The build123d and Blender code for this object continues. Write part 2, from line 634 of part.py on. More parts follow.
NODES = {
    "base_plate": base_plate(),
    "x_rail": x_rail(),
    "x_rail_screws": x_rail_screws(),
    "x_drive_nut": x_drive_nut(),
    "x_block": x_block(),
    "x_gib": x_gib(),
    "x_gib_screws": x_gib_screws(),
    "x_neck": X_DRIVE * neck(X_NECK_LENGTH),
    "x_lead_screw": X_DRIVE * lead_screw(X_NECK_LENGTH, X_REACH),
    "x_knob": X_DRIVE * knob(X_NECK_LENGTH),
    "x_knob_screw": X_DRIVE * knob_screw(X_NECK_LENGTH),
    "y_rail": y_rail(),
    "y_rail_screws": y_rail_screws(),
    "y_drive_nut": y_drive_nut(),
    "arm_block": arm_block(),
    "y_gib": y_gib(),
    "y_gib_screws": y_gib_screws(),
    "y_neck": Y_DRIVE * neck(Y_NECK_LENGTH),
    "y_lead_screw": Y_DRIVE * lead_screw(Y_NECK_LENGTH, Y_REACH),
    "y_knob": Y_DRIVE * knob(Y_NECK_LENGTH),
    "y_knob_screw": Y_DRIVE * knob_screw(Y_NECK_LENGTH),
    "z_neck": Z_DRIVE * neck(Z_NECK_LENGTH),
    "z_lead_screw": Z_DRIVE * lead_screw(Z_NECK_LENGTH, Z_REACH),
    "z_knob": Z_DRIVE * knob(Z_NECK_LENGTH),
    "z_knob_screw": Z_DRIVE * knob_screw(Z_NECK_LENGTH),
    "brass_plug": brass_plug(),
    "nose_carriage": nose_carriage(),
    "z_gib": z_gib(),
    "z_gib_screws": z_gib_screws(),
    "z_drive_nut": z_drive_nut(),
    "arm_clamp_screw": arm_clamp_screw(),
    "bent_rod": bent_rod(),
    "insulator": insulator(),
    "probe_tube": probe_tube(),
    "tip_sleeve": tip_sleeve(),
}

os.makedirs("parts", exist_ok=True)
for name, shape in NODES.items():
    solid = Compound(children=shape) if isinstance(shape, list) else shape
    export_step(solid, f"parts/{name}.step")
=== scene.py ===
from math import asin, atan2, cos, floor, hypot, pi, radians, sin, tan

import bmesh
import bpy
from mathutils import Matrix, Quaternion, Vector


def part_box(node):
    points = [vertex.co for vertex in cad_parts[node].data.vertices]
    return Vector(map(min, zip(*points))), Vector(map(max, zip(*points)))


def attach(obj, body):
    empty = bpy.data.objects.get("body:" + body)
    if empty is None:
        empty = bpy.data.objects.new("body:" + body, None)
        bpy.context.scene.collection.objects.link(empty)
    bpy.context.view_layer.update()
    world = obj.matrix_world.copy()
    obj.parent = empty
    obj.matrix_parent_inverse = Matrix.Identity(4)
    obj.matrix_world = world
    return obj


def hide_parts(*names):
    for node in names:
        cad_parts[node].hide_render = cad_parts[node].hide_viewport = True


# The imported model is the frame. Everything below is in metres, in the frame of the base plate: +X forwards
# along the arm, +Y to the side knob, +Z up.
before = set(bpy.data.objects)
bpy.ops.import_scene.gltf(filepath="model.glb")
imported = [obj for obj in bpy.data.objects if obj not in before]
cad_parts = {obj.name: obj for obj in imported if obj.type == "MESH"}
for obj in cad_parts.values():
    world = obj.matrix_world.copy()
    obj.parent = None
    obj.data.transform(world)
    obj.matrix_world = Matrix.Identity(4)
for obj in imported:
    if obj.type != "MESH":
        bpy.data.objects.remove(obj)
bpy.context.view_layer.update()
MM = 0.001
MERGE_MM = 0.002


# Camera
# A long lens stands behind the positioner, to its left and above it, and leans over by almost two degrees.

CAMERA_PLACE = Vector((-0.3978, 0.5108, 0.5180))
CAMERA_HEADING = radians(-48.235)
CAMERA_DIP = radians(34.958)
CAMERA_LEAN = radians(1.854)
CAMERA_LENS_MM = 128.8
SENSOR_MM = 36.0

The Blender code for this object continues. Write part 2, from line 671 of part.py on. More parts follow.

═══

» WHAT YOU SHOULD DO: Extract each line from the listing that holds the word "body".

» WRITTEN REPLY:
def attach(obj, body):
    empty = bpy.data.objects.get("body:" + body)
        empty = bpy.data.objects.new("body:" + body, None)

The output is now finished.